Les deux hommes sillonnent les rues de Paris à la recherche de véhicules marqués du sceau de l’enlèvement. C’est le cas de cet utilitaire lesté d’un sabot, que les deux agents hissent sur leur camion, auquel ils l’arriment solidement. Mais deux hommes énervés surgissent. Pas de parlotte : menaçant, gesticulant, ils castagent les grutiers, arrachent les clefs du véhicule. L’un d’eux est déjà au volant, tandis que l’autre brutalise à coups de marteau le système qui cale l'utilitaire sur la plate-forme. Une « scène de cow-boy », dira l'avocat des parties civiles. La police arrive. Interpellation.

« C'était une bagarre, c'est tout »

Les prévenus sont deux Kurdes de 27 et 30 ans, réfugiés politiques, venus en 2006 en France de leur Turquie natale. Deux solides travailleurs de chantier, un carreleur, un peintre, qui enchaînent les missions d’intérim et les boulots au noir. Le plus jeune d’entre eux, sweat gris, barbe de trois jours et calvitie précoce, a deux enfants.

Cet après-midi, en comparution immédiate, ils contestent les faits : « On n’a pas donné de coups, on n’y comprend rien, c’était une bagarre, c’est tout. – Alors comment expliquez-vous une telle disproportion dans les ITT ? Un jour pour vous, huit et 15 jours pour les victimes ? »

Les prévenus ne l’expliquent pas, mais refont l’histoire en indiquant avoir gentiment voulu récupérer leur voiture – véhicule de chantier qui appartient à un patron sourcilleux – et ne comprennent pas comment une simple algarade a viré tempête et causé tant de dégât.
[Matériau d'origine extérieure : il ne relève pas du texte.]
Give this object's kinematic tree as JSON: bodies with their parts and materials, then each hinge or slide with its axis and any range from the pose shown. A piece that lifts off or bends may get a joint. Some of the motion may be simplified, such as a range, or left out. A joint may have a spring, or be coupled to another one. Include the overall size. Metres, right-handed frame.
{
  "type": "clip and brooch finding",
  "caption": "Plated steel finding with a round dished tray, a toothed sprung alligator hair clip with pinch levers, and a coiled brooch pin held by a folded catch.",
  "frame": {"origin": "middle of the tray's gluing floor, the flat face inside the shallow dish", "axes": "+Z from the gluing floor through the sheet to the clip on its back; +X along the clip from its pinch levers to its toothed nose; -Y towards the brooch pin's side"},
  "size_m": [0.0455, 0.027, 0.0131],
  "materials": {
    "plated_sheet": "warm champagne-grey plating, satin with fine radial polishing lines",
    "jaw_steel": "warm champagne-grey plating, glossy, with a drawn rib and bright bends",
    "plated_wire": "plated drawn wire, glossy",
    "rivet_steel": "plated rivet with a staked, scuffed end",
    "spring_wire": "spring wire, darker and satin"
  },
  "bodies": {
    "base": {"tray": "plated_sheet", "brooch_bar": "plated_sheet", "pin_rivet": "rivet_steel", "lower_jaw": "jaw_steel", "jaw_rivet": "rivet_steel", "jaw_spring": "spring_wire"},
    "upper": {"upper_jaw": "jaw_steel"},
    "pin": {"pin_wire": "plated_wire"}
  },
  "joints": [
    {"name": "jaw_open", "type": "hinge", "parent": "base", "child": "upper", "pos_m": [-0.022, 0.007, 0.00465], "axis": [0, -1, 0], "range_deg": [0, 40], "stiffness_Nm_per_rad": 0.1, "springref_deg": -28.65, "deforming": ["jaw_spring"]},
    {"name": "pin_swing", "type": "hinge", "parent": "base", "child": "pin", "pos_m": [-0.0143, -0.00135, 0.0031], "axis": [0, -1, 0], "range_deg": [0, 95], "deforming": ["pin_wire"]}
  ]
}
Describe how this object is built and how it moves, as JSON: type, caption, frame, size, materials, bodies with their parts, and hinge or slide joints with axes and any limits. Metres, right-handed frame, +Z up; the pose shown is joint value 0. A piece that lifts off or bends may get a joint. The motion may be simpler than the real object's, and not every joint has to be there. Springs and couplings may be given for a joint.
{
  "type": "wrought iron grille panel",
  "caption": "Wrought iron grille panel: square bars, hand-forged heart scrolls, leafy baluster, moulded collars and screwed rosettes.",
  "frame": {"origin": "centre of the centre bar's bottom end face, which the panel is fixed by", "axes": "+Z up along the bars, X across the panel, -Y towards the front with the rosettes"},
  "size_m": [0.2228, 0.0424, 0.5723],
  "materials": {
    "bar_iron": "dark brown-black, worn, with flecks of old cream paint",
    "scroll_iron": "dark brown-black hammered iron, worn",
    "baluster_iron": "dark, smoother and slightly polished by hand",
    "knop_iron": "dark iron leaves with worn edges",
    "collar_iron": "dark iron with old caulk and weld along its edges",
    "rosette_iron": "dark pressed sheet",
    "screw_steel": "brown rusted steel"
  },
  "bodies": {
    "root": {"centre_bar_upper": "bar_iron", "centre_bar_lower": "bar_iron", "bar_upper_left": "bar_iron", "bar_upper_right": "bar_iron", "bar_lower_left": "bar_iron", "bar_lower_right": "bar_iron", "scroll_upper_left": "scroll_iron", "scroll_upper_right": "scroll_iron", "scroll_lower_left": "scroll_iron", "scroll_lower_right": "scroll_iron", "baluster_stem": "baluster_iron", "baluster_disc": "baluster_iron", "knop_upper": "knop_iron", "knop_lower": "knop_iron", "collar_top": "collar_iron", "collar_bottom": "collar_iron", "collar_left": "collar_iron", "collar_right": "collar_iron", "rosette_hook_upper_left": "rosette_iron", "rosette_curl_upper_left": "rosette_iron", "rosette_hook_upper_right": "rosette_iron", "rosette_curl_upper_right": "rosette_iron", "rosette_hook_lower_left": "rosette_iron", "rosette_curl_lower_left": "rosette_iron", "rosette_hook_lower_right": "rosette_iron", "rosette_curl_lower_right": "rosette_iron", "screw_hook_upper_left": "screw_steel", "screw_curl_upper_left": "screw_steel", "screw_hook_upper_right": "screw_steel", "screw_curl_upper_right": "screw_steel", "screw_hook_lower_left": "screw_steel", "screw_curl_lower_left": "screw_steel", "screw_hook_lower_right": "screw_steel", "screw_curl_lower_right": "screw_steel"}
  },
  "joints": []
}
Le prévenu en vert – le trentenaire – est identifié par les victimes comme l’auteur du premier coup. Sur PV et à l’audience, il persiste à nier, mais n’a que sa parole contre celle des deux amochés.
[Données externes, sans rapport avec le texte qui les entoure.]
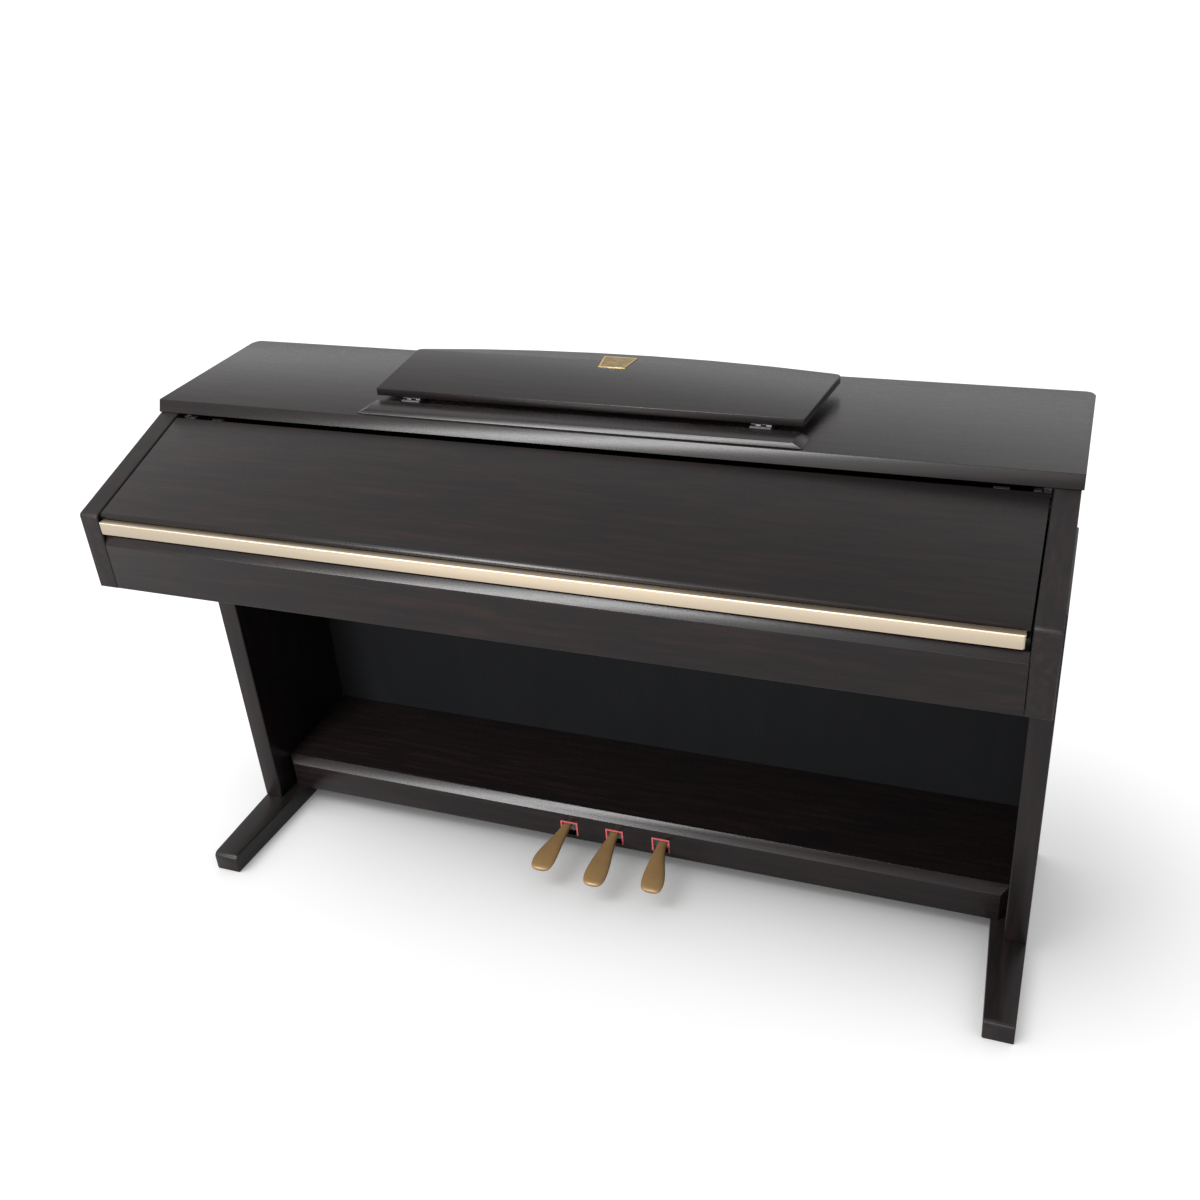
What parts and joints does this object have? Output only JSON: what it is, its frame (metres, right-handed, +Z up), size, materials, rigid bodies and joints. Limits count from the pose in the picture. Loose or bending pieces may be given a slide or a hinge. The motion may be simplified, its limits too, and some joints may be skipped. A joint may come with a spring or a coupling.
{
  "type": "digital piano",
  "caption": "Console digital piano in a dark wood case with a sliding key cover, a folding music rest, pedals on a low board and panel legs on floor runners.",
  "frame": {"origin": "middle of the footprint, on the floor", "axes": "+X to the player's right along the keyboard, +Y towards the rear, +Z up"},
  "size_m": [1.4, 0.52, 0.8745],
  "materials": {
    "rosewood": "satin dark rosewood laminate",
    "dark_backing": "matt dark laminate",
    "champagne_metal": "satin champagne",
    "pedal_brass": "worn satin",
    "plated_steel": "plated",
    "nylon": "matt",
    "black_plastic": "fine texture",
    "grey_plastic": "matt",
    "white_key": "gloss",
    "black_key": "satin",
    "red_felt": "felt",
    "circuit_board": "lacquered"
  },
  "bodies": {
    "case": {"top_board": "rosewood", "arm_left": "rosewood", "arm_right": "rosewood", "key_bed": "dark_backing", "key_slip": "rosewood", "case_back": "dark_backing", "control_panel": "black_plastic", "cheek_block_left": "rosewood", "cheek_block_right": "rosewood", "key_frame": "plated_steel", "key_felt": "red_felt", "cover_rail_left": "nylon", "cover_rail_right": "nylon", "music_ledge": "rosewood", "leg_left": "rosewood", "leg_right": "rosewood", "foot_left": "rosewood", "foot_right": "rosewood", "back_panel": "dark_backing", "shelf_board": "rosewood", "pedal_board": "rosewood", "pedal_felt_left": "red_felt", "pedal_felt_middle": "red_felt", "pedal_felt_right": "red_felt", "pedal_bracket": "plated_steel", "speaker_left": "black_plastic", "speaker_right": "black_plastic", "main_board": "circuit_board", "power_supply": "plated_steel", "mains_inlet": "black_plastic", "headphone_unit": "black_plastic", "ledge_hinge_left": "plated_steel", "ledge_hinge_right": "plated_steel"},
    "carriage": {"cover_guide_left": "nylon", "cover_guide_right": "nylon"},
    "cover": {"key_cover": "rosewood", "cover_handle": "champagne_metal", "cover_bracket_left": "plated_steel", "cover_bracket_right": "plated_steel"},
    "shaft": {"cover_shaft": "plated_steel"},
    "rest": {"music_rest": "rosewood", "rest_hinge_left": "plated_steel", "rest_hinge_right": "plated_steel", "stay_bracket_left": "plated_steel", "stay_bracket_right": "plated_steel"},
    "stay_left": {"rest_stay_left": "plated_steel"},
    "stay_right": {"rest_stay_right": "plated_steel"},
    "left_pedal": {"pedal_left": "pedal_brass"},
    "middle_pedal": {"pedal_middle": "pedal_brass"},
    "right_pedal": {"pedal_right": "pedal_brass"},
    "power": {"power_button": "black_plastic"},
    "volume": {"volume_slider": "grey_plastic"},
    "function": {"function_button": "black_plastic"},
    "bass_bank": {"keys_bass": "white_key"},
    "treble_bank": {"keys_treble": "white_key"},
    "c4": {"key_c4": "white_key"},
    "c4_sharp": {"key_c4_sharp": "black_key"},
    "d4": {"key_d4": "white_key"},
    "d4_sharp": {"key_d4_sharp": "black_key"},
    "e4": {"key_e4": "white_key"}
  },
  "joints": [
    {"name": "cover_slide", "type": "slide", "parent": "case", "child": "carriage", "axis": [0, 0.9994, -0.0349], "range_m": [0, 0.215]},
    {"name": "cover_tilt", "type": "hinge", "parent": "carriage", "child": "cover", "pos_m": [0, -0.012, 0.815], "axis": [1, 0, 0], "range_deg": [-17, 0]},
    {"name": "shaft_spin", "type": "hinge", "parent": "carriage", "child": "shaft", "pos_m": [0, -0.012, 0.815], "axis": [1, 0, 0], "range_deg": [-1369, 0]},
    {"name": "rest_fold", "type": "hinge", "parent": "case", "child": "rest", "pos_m": [0, 0.0335, 0.8574], "axis": [1, 0, 0], "range_deg": [0, 70]},
    {"name": "stay_left_swing", "type": "hinge", "parent": "rest", "child": "stay_left", "pos_m": [-0.15, 0.126, 0.8574], "axis": [1, 0, 0], "range_deg": [-140, 0]},
    {"name": "stay_right_swing", "type": "hinge", "parent": "rest", "child": "stay_right", "pos_m": [0.15, 0.126, 0.8574], "axis": [1, 0, 0], "range_deg": [-140, 0]},
    {"name": "pedal_left_press", "type": "hinge", "parent": "case", "child": "left_pedal", "pos_m": [-0.0855, 0.15, 0.06], "axis": [1, 0, 0], "range_deg": [0, 5], "stiffness_Nm_per_rad": 5, "springref_deg": -14.32},
    {"name": "pedal_middle_press", "type": "hinge", "parent": "case", "child": "middle_pedal", "pos_m": [0, 0.15, 0.06], "axis": [1, 0, 0], "range_deg": [0, 5], "stiffness_Nm_per_rad": 5, "springref_deg": -14.32},
    {"name": "pedal_right_press", "type": "hinge", "parent": "case", "child": "right_pedal", "pos_m": [0.0855, 0.15, 0.06], "axis": [1, 0, 0], "range_deg": [0, 5], "stiffness_Nm_per_rad": 5, "springref_deg": -14.32},
    {"name": "power_press", "type": "slide", "parent": "case", "child": "power", "axis": [0, 0.5797, -0.8149], "range_m": [0, 0.0015], "stiffness_N_per_m": 300, "springref_m": -0.001},
    {"name": "volume_travel", "type": "slide", "parent": "case", "child": "volume", "axis": [1, 0, 0], "range_m": [-0.015, 0.015]},
    {"name": "function_press", "type": "slide", "parent": "case", "child": "function", "axis": [0, 0.5797, -0.8149], "range_m": [0, 0.0015], "stiffness_N_per_m": 300, "springref_m": -0.001},
    {"name": "bass_bank_press", "type": "hinge", "parent": "case", "child": "bass_bank", "pos_m": [-0.34, -0.01, 0.7215], "axis": [1, 0, 0], "range_deg": [0, 2.67], "stiffness_Nm_per_rad": 18, "springref_deg": -18.91},
    {"name": "treble_bank_press", "type": "hinge", "parent": "case", "child": "treble_bank", "pos_m": [0.305, -0.01, 0.7215], "axis": [1, 0, 0], "range_deg": [0, 2.67], "stiffness_Nm_per_rad": 18, "springref_deg": -18.91},
    {"name": "c4_press", "type": "hinge", "parent": "case", "child": "c4", "pos_m": [-0.05875, -0.01, 0.7215], "axis": [1, 0, 0], "range_deg": [0, 2.67], "stiffness_Nm_per_rad": 0.6, "springref_deg": -17.19},
    {"name": "c4_sharp_press", "type": "hinge", "parent": "case", "child": "c4_sharp", "pos_m": [-0.0493, -0.01, 0.7215], "axis": [1, 0, 0], "range_deg": [0, 2.67], "stiffness_Nm_per_rad": 0.6, "springref_deg": -17.19},
    {"name": "d4_press", "type": "hinge", "parent": "case", "child": "d4", "pos_m": [-0.03525, -0.01, 0.7215], "axis": [1, 0, 0], "range_deg": [0, 2.67], "stiffness_Nm_per_rad": 0.6, "springref_deg": -17.19},
    {"name": "d4_sharp_press", "type": "hinge", "parent": "case", "child": "d4_sharp", "pos_m": [-0.0212, -0.01, 0.7215], "axis": [1, 0, 0], "range_deg": [0, 2.67], "stiffness_Nm_per_rad": 0.6, "springref_deg": -17.19},
    {"name": "e4_press", "type": "hinge", "parent": "case", "child": "e4", "pos_m": [-0.01175, -0.01, 0.7215], "axis": [1, 0, 0], "range_deg": [0, 2.67], "stiffness_Nm_per_rad": 0.6, "springref_deg": -17.19}
  ],
  "couplings": [
    {"joint": "cover_tilt", "follows": "cover_slide", "rad_per_m": -1.3783},
    {"joint": "shaft_spin", "follows": "cover_slide", "rad_per_m": -111.11},
    {"joint": "stay_left_swing", "follows": "rest_fold", "ratio": -2},
    {"joint": "stay_right_swing", "follows": "rest_fold", "ratio": -2}
  ]
}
« Non, non, non, non, on n’est pas à la cour d’assises »

À chaque tentative d’explication, la présidente rappelle simplement les faits consignés sur les PV. Les justifications qui émanent du box sont de moins en moins assurées. L’avocat louvoie comme il peut et argue du caractère aléatoire des dommages résultant d’une bagarre. La présidente met un terme aux débats : « Non, non, non, non, on n’est pas à la cour d’assises : 15 et huit jours d’ITT d’un côté, un jour de l’autre, voilà. » Les deux Kurdes, de plus en plus inquiets, sont en récidive : une « petite bagarre familiale, qui avait fait rire le magistrat », leur avait valu 1 000 euros d’amende avec sursis.

La présidente Florence Schmidt-Pariset ne cille pas et donne la parole à l’avocat de la partie civile, qui soudain tonne comme un bœuf :

« C’est toujours particulier de prendre la parole pour des grutiers. Dans la société il y a des gens qu’on aime, comme les acteurs. D’autres qu’on n’aime pas tout le temps, comme les policiers – mais parfois on en a bien besoin. Et puis ceux qu’on aime moins encore : les prostitués, sauf quand on va les voir. Et enfin ceux qu’on n'aime jamais : les grutiers. Ils sont même en-dessous des contractuelles, ils n’ont même pas d’uniforme. »

Les grutiers mal-aimés réclament 700 et 1 000 euros de dommages et intérêts. Plus tôt, ils expliquaient qu’effectivement, il leur arrive d’être agressés. Une fois par an en moyenne, une fois au cutter pour l'un. Le procureur, visiblement ulcéré par « la mauvaise foi des prévenus dont l’un  prétend avoir reçu des coups de marteau, alors qu’il n’a aucune blessure », requiert de la prison ferme, avec mandat de dépôt.

En défense l’avocat refait la bagarre et plaide la confusion. « Ils n’avaient pas compris qu’ils pouvaient récupérer la voiture plus tard », tente-t-il. Et puis il y a la situation de ses clients : « Ils travaillent dans des conditions difficiles », sont la seule source de revenus pour leur famille respective. Leur incarcération aurait de terribles conséquences. Il demande du sursis ou une peine ferme aménagée. Comme ça ils pourront travailler « et indemniser les victimes ».

Raisonnement suivi par le tribunal : huit mois, dont quatre mois avec sursis mise à l’épreuve. Pas de mandat de dépôt.